One-Shot View Planning and Online Optimization-Based Replanning for Unknown Object Reconstruction
José Johil Patiño Miñán, Zachary Kingston, Victor Romero-Cano, Yu-Kun Lai, Juan D. Hernández
AI summary
Problem
Traditional next-best view planning lacks global trajectory optimality, while existing one-shot view planning methods rely on inaccurate geometric priors that often produce infeasible views and inefficient paths when inspecting unknown objects.
Approach
The framework generates a geometric prior from an initial RGB-D image to plan globally optimal views, then dynamically replans the robot's path using online video-based reconstruction to satisfy visibility constraints, maintain smoothness, and avoid collisions.
Key results
- Novel OSVP framework combining RGB-D priors with online video-based reconstruction
- Optimization-based path replanning that dynamically satisfies visibility and smoothness constraints
- Simulation benchmarks showing superior reconstruction quality and efficiency over state-of-the-art OSVP methods
- Real-world validation on a Franka Emika manipulator confirming practical feasibility
Why it matters
Enables robots to efficiently and accurately reconstruct unknown objects in real-time, advancing autonomous inspection for quality control, cultural heritage, and manufacturing.
Abstract
Robotic inspection tasks often require constructing high-quality 3D models of objects from a minimal number of views. Traditional next-best view planning (NBVP) approaches incrementally select view poses but fail to account for global optimality of the inspection trajectory, thus leading to inefficient inspection paths. Recent one-shot view planning (OSVP) methods address this challenge by predicting informative view poses from an initial observation. While subsequent improvements on the pioneering OSVP approach attempt to improve prediction accuracy, they can still fail when faced with out of distribution (OoD) examples. With recent advances in generative modeling, OSVP methods can infer a plausible object shape from one observation and then derive the corresponding solution set of view poses. However, because the predicted shape may deviate from the true geometry, these methods can still generate infeasible views. To overcome these limitations, we propose a novel OSVP framework that leverages RGB-D data to generate geometric priors and incorporates online video-based reconstruction.

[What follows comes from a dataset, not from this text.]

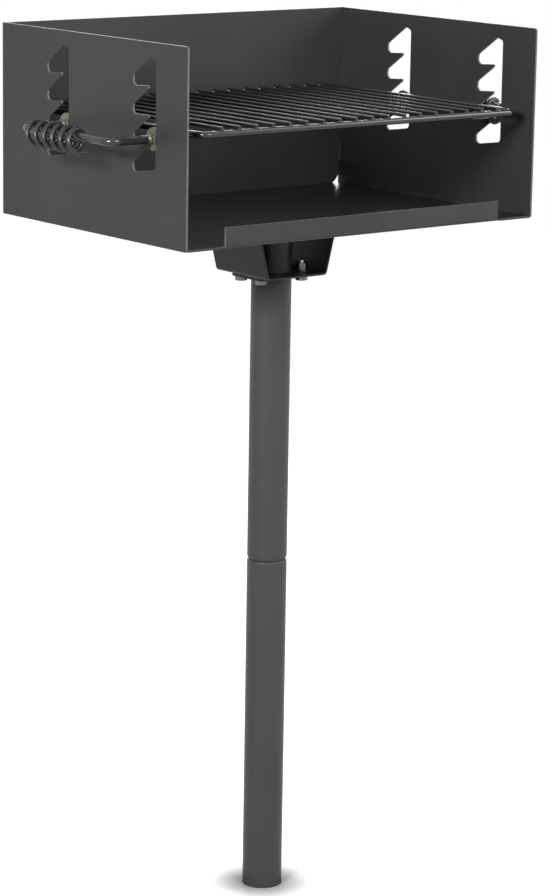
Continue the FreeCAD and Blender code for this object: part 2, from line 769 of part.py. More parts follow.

Our method formulates viewpoint selection and path optimization, so that both the calculated poses and the connecting trajectories satisfy visibility constraints, maintain smoothness, and can be locally replanned to compensate for discrepancies between predicted and real object geometries. We validate our OSVP approach through simulation benchmarks against state-of-the-art OSVP techniques and demonstrate its effectiveness on a real Franka Emika manipulator.